#### Given records ####

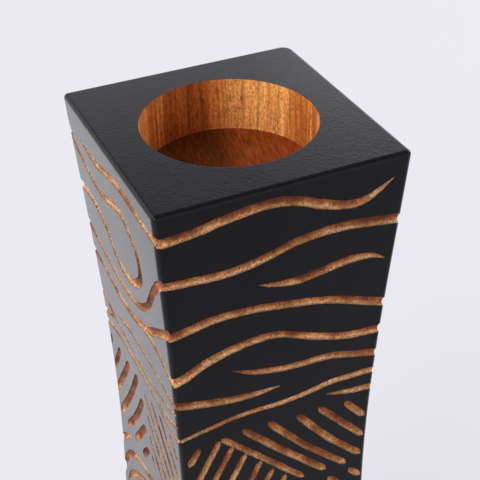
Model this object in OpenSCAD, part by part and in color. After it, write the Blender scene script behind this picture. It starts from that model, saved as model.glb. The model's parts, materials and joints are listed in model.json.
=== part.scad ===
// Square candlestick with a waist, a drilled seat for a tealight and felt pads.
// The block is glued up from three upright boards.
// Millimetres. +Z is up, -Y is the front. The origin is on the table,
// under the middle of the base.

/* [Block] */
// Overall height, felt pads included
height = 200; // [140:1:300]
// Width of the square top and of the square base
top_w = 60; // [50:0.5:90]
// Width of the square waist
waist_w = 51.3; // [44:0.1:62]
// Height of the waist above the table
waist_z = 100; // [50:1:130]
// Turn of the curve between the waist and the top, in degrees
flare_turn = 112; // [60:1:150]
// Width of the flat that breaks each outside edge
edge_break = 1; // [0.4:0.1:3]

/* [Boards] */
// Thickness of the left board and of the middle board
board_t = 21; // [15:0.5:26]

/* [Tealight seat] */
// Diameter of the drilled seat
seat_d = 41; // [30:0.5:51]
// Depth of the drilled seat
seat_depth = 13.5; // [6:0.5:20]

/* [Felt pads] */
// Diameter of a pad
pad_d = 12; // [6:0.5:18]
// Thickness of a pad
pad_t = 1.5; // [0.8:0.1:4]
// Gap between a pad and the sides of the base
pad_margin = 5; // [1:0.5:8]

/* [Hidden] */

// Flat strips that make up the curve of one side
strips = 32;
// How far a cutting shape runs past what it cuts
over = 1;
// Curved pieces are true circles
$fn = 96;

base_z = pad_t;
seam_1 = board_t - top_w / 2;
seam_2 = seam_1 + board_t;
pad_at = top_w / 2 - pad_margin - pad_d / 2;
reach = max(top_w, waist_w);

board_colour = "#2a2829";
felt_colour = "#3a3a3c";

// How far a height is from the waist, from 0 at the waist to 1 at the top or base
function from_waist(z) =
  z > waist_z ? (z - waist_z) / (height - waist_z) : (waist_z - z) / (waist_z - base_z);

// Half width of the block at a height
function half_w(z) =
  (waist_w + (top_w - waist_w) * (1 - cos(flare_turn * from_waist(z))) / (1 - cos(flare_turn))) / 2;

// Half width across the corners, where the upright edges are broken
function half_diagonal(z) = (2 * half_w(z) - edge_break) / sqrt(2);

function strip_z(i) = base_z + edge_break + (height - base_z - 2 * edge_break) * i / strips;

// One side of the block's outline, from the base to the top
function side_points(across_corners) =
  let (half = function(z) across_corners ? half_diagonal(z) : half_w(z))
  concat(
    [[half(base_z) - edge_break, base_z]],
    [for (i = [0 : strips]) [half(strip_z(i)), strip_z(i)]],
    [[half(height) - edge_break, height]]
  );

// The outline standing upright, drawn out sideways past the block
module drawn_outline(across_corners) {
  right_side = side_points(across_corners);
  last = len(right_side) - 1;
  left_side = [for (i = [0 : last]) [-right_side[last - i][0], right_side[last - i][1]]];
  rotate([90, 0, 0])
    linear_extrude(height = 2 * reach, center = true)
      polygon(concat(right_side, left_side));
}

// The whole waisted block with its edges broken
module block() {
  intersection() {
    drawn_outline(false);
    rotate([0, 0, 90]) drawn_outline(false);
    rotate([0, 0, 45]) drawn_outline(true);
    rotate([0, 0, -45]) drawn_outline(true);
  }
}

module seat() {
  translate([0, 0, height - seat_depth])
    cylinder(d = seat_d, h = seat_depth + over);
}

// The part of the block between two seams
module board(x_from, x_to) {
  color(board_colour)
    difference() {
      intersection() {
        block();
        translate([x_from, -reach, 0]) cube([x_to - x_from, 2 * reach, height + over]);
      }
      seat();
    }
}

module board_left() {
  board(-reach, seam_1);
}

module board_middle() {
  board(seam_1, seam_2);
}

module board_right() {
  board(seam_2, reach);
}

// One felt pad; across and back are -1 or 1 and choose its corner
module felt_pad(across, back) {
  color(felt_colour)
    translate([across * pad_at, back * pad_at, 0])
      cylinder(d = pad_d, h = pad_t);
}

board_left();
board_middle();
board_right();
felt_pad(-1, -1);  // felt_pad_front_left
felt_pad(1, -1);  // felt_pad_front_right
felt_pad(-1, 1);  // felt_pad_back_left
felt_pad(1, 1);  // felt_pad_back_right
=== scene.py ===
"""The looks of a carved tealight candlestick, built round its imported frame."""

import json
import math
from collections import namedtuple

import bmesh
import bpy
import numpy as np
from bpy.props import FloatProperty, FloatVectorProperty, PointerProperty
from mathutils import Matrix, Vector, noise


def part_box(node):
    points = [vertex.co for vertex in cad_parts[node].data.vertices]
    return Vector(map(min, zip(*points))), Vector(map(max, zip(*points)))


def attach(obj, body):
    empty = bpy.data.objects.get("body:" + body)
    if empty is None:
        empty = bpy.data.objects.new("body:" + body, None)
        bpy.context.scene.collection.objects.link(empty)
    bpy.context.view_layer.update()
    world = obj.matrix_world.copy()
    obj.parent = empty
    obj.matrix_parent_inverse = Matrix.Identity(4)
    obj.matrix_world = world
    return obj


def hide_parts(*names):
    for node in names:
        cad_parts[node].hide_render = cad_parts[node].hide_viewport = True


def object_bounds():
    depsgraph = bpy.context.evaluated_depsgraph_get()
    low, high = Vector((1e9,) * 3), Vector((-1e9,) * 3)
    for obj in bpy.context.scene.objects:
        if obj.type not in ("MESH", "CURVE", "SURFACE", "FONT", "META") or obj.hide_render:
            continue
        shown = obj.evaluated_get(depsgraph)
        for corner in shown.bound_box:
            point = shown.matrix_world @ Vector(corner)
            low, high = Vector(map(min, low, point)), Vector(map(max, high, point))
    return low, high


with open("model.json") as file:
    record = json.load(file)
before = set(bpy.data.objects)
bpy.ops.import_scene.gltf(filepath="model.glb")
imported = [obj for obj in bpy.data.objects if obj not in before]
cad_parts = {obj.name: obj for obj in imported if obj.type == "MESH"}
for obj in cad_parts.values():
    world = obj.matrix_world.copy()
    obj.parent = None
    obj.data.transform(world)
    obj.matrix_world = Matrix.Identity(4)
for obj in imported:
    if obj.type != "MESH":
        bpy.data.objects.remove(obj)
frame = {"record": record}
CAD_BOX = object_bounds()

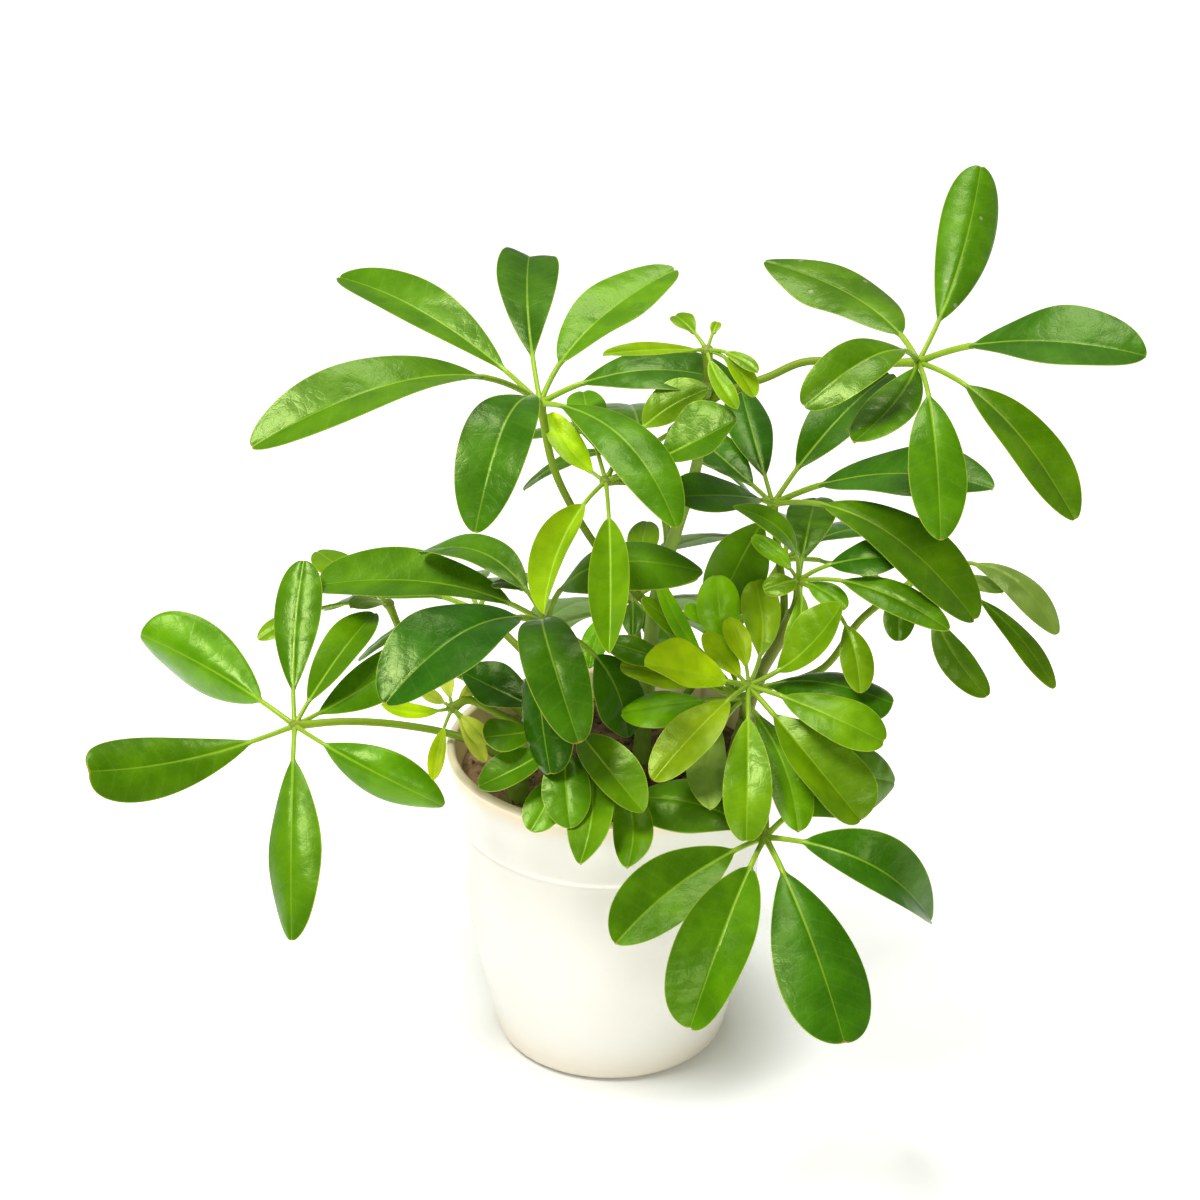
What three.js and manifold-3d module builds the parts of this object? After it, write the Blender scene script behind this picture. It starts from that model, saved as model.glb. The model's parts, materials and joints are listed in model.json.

####

§ **Exercise aim**
Everything from the line that contains "its edges broken" to the line that contains "obj.parent = empty" must be transcribed exactly, both end lines included.

§ **Task answer**
// The whole waisted block with its edges broken
module block() {
  intersection() {
    drawn_outline(false);
    rotate([0, 0, 90]) drawn_outline(false);
    rotate([0, 0, 45]) drawn_outline(true);
    rotate([0, 0, -45]) drawn_outline(true);
  }
}

module seat() {
  translate([0, 0, height - seat_depth])
    cylinder(d = seat_d, h = seat_depth + over);
}

// The part of the block between two seams
module board(x_from, x_to) {
  color(board_colour)
    difference() {
      intersection() {
        block();
        translate([x_from, -reach, 0]) cube([x_to - x_from, 2 * reach, height + over]);
      }
      seat();
    }
}

module board_left() {
  board(-reach, seam_1);
}

module board_middle() {
  board(seam_1, seam_2);
}

module board_right() {
  board(seam_2, reach);
}

// One felt pad; across and back are -1 or 1 and choose its corner
module felt_pad(across, back) {
  color(felt_colour)
    translate([across * pad_at, back * pad_at, 0])
      cylinder(d = pad_d, h = pad_t);
}

board_left();
board_middle();
board_right();
felt_pad(-1, -1);  // felt_pad_front_left
felt_pad(1, -1);  // felt_pad_front_right
felt_pad(-1, 1);  // felt_pad_back_left
felt_pad(1, 1);  // felt_pad_back_right
=== scene.py ===
"""The looks of a carved tealight candlestick, built round its imported frame."""

import json
import math
from collections import namedtuple

import bmesh
import bpy
import numpy as np
from bpy.props import FloatProperty, FloatVectorProperty, PointerProperty
from mathutils import Matrix, Vector, noise


def part_box(node):
    points = [vertex.co for vertex in cad_parts[node].data.vertices]
    return Vector(map(min, zip(*points))), Vector(map(max, zip(*points)))


def attach(obj, body):
    empty = bpy.data.objects.get("body:" + body)
    if empty is None:
        empty = bpy.data.objects.new("body:" + body, None)
        bpy.context.scene.collection.objects.link(empty)
    bpy.context.view_layer.update()
    world = obj.matrix_world.copy()
    obj.parent = empty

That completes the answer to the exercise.